Bij het vissen met de method kun je het haakaas in het voer verstoppen. Noem eens een andere witvistechniek waarbij de montage, voer en haakaas één geheel is… Natuurlijk, als je een method midden in een plantenbed werpt, dan gaat deze weinig effectief zijn. Zo’n methodmontage kun je echter wel heel goed tegen planten vissen, of bij bodemwier inzetten.
Feit 3. Minder beet
Minder vis is ook minder beet. Het zelfhakende effect van een method is dan een groot voordeel ten opzichte van een schuivende feedermontage. Je hoeft niet meer ‘op scherp’ te zitten en een aanbeet te missen.
Feit 4. Selectief op grote vis
Een method combineer je het beste met een korte onderlijn en zogenaamd ‘modern’ haakaas.
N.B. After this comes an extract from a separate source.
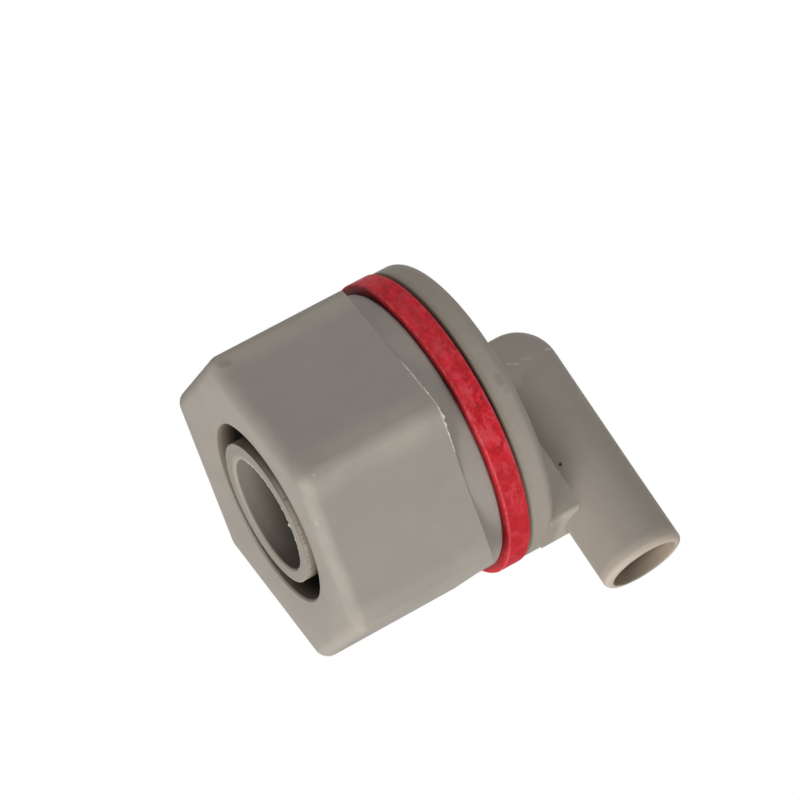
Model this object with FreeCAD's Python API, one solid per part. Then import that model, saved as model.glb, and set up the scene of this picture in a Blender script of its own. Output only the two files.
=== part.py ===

Dat wil zeggen, pellets, boilies, mais en wafters. Dit zijn vrij grote haakaasjes, vergeleken met een made of caster. Je zult merken dat het gemiddelde formaat van de vissen omhoog gaat. Je schakelt de kleinere vis uit.
Feit 5. Dol op vismeel en pellets
Op commercials gebruik je doorgaans op de method, heel fijn grondvoer en/of pellets. Beide vaak met een hoog percentage vismeel. Niet alleen de karpertjes van visvijvers zijn dol op dat vismeel, maar ook de vissen op openbaar water lusten er wel pap van.
Door de explosieve groei van het statisch karpervissen heeft deze groep op veel wateren al vismeelrijk aas geïntroduceerd. Wedden dat op zo’n druk bevist karperwater de method met vismeel of pellets beter scoort dan een traditioneel op broodmeel gebaseerd voer!